Efficient All-reduce for Distributed DNN Training in Optical Interconnect System

TL;DR

This paper introduces WRHT, an efficient all-reduce scheme for optical interconnects in distributed DNN training, significantly reducing communication time compared to traditional electrical interconnect algorithms.

Contribution

The paper proposes WRHT, a novel optical interconnect-based all-reduce algorithm leveraging WDM, with analytical derivations and simulation showing substantial performance improvements.

Findings

WRHT reduces all-reduce communication time by over 80% compared to traditional algorithms.

Simulation shows WRHT outperforms electrical interconnect algorithms by over 90%.

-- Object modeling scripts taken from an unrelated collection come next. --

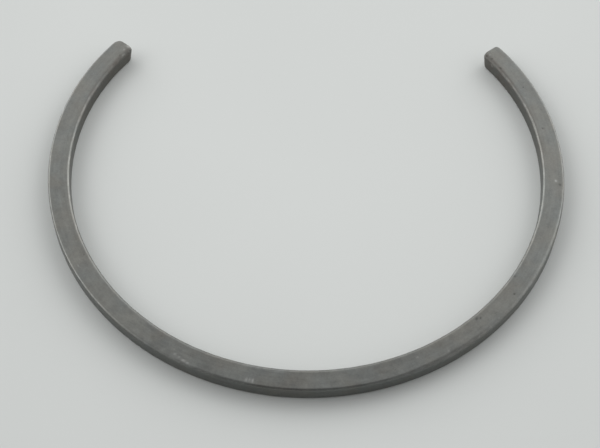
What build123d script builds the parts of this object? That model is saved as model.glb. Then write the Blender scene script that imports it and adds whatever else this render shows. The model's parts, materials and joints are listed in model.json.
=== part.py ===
from build123d import *
import os

# Locating ring: one length of flat steel bar with rounded edges, bent to an open ring and cut off square
# at both ends. It lies beside the outer ring of a bearing, in the bearing seat of a housing split at the
# shaft's height, and fills the seat so that the bearing can't move along the shaft.
#
# Millimetres, +Z up. The origin is on the ring's axis, in the side face that the ring lies on, so the
# ring spans Z = 0 to Z = thickness. The opening between the two ends is centred on +Y.

# ---- driving dimensions ----
outer_diameter = 120.0  # the outer wall, which fits the housing's seat
radial_width = 5.0  # from the inner wall to the outer wall
thickness = 4.0  # along the axis: the length of seat that the ring fills
gap_angle = 105.0  # opening between the ends, at the axis
end_corner_radius = 1.0  # the upright corners of the two cut ends
edge_radius = 0.75  # all edges of both side faces; less than end_corner_radius

# ---- worked out from them ----
outer_radius = outer_diameter / 2
inner_radius = outer_radius - radial_width
first_end_angle = 90.0 + gap_angle / 2
arc_angle = 360.0 - gap_angle

with BuildPart() as locating_ring:
    # The outline runs anticlockwise, seen from above, from the end on the -X side of the opening to the
    # end on its +X side. Each cut end is a straight line towards the axis.
    with BuildSketch() as outline:
        with BuildLine():
            outer_wall = CenterArc((0, 0), outer_radius, first_end_angle, arc_angle)
            inner_wall = CenterArc((0, 0), inner_radius, first_end_angle, arc_angle)
            Line(outer_wall @ 0, inner_wall @ 0)
            Line(outer_wall @ 1, inner_wall @ 1)
        make_face()
        fillet(outline.vertices(), radius=end_corner_radius)
    extrude(amount=thickness)

    side_faces = locating_ring.faces().filter_by(Axis.Z)
    fillet(side_faces.edges(), radius=edge_radius)

locating_ring.part.label = "locating_ring"

os.makedirs("parts", exist_ok=True)
export_step(locating_ring.part, "parts/locating_ring.step")
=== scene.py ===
import json
import math
import random

import bpy
import numpy as np
from mathutils import Matrix, Vector, noise


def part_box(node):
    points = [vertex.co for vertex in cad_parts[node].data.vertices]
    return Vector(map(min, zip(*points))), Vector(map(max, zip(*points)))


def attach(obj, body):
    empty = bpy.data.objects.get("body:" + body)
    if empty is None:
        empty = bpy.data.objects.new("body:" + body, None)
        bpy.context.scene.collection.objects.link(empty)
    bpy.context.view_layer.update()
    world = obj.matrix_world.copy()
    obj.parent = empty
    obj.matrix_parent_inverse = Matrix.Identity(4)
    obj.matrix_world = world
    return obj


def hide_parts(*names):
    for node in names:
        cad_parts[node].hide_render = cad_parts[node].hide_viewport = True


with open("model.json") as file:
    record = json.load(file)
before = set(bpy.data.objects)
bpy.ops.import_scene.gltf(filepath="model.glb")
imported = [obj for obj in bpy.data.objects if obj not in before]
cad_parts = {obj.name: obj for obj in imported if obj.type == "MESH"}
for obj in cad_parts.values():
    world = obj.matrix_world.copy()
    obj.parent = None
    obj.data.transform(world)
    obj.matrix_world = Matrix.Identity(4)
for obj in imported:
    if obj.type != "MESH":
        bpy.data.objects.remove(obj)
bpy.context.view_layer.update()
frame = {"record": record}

# A locating ring of dull grey steel bar, lying flat on a pale floor. Metres, +Z up, on the ring's axis.
# The ring is rebuilt here as one fine mesh, with the worn edges, nicks and cropped ends of a used part.

MM = 0.001

# ---- the ring's sizes, from the frame ----
NODE = "locating_ring"
low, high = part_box(NODE)
mounts = {mount["name"]: mount for mount in frame["record"]["mounts"]}
OUTER_RADIUS = (high.x - low.x) / 2
MIDDLE_RADIUS = -mounts["bearing_side"]["pos_m"][1]
THICKNESS = high.z - low.z
HALF_WIDTH = OUTER_RADIUS - MIDDLE_RADIUS
HALF_THICKNESS = THICKNESS / 2

# ---- the ring's shape ----
OPENING = math.radians(104.7)
FIRST_END = math.pi / 2 + OPENING / 2
ARC = 2 * math.pi - OPENING
EDGE_RADIUS = 0.75 * MM
# The upper outer edge is sharper than the others, but for one stretch at the front right, where it is
# rounder. It changes from one to the other over these angles, and back over the next two.
SHARP_EDGE_RADIUS = 0.5 * MM
ROUND_EDGE_RADIUS = 0.95 * MM
ROUNDER_OVER = (math.radians(284), math.radians(304))
SHARPER_OVER = (math.radians(332), math.radians(354))
# Rounding along the upper and lower edge of each cut end. The shears drew the lower one down more.
END_EDGE_TOP = 0.35 * MM
END_EDGE_FOOT = 1.1 * MM
# Upright corners of the two ends, which came out of the shears and the barrel a little different: the
# outer one, and the inner one at its top and at its foot.
FIRST_END_CORNERS = (1.7 * MM, 0.9 * MM, 2.0 * MM)
LAST_END_CORNERS = (1.0 * MM, 1.3 * MM, 2.2 * MM)
# The bar is bent a little tighter over the last stretch to each end, which brings the end inwards.
FIRST_END_INWARDS = 0.25 * MM
LAST_END_INWARDS = 0.45 * MM
TIGHT_REACH = 25 * MM

# ---- how finely it is meshed ----
STATION_STEP = 0.25 * MM  # along the bar
CORNER_STEPS = 9
WALL_STEPS = 7  # up each wall
TOP_STEPS = 15  # across the upper side face
UNDERSIDE_STEPS = 5
END_REACH = 2.2 * MM  # closer stations within this of each end
END_STATIONS = 16
END_RINGS = 12  # rings of faces that fill each cut end

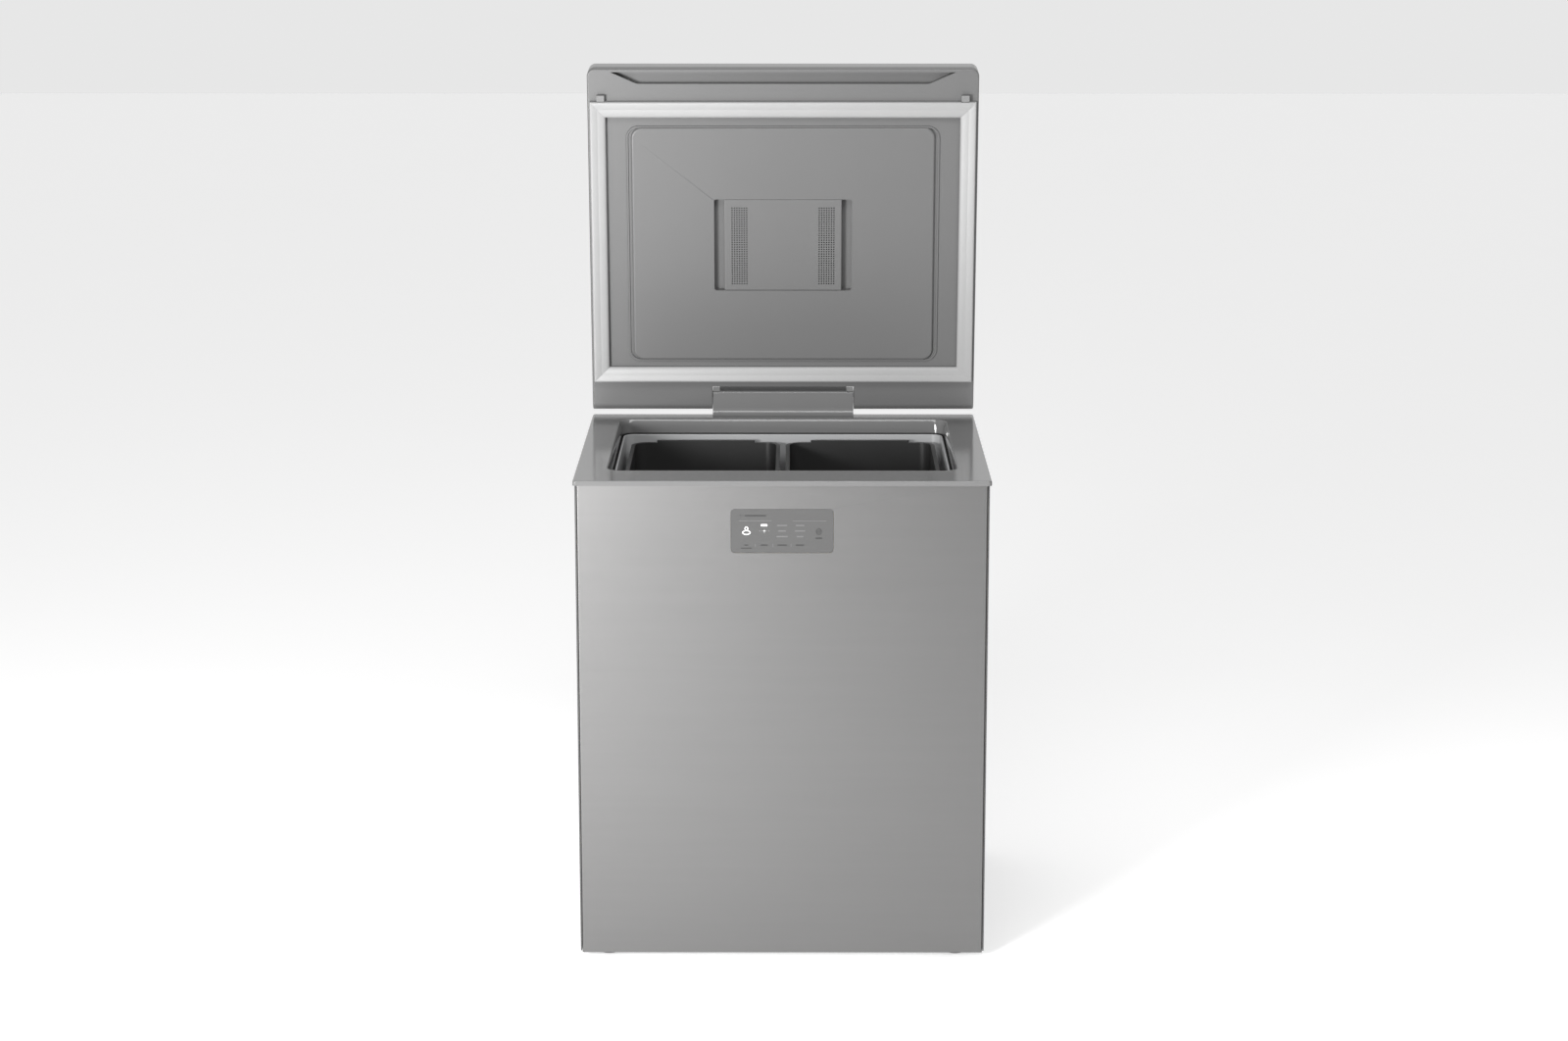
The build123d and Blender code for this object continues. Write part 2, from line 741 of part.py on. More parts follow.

Analysis includes wavelength requirements, communication steps, and insertion loss constraints.

Abstract

Communication efficiency plays an important role in accelerating the distributed training of Deep Neural Networks (DNN). All-reduce is the crucial communication primitive to reduce model parameters in distributed DNN training. Most existing all-reduce algorithms are designed for traditional electrical interconnect systems, which cannot meet the communication requirements for distributed training of large DNNs due to the low data bandwidth of the electrical interconnect systems. One of the promising alternatives for electrical interconnect is optical interconnect, which can provide high bandwidth, low transmission delay, and low power cost. We propose an efficient scheme called WRHT (Wavelength Reused Hierarchical Tree) for implementing all-reduce operation in optical interconnect systems. WRHT can take advantage of WDM (Wavelength Division Multiplexing) to reduce the communication time of distributed data-parallel DNN training. We further derive the required number of wavelengths, the minimum number of communication steps, and the communication time for the all-reduce operation on optical interconnect. The constraint of insertion loss is also considered in our analysis. Simulation results show that the communication time of all-reduce by WRHT is reduced by 80.81%, 64.36%, and 82.12%, respectively, compared with three traditional all-reduce algorithms according to our simulation results of an optical interconnect system. Our results also show that WRHT can reduce the communication time of all-reduce operation by 92.42% and 91.31% compared to two existing all-reduce algorithms running in the electrical interconnect system.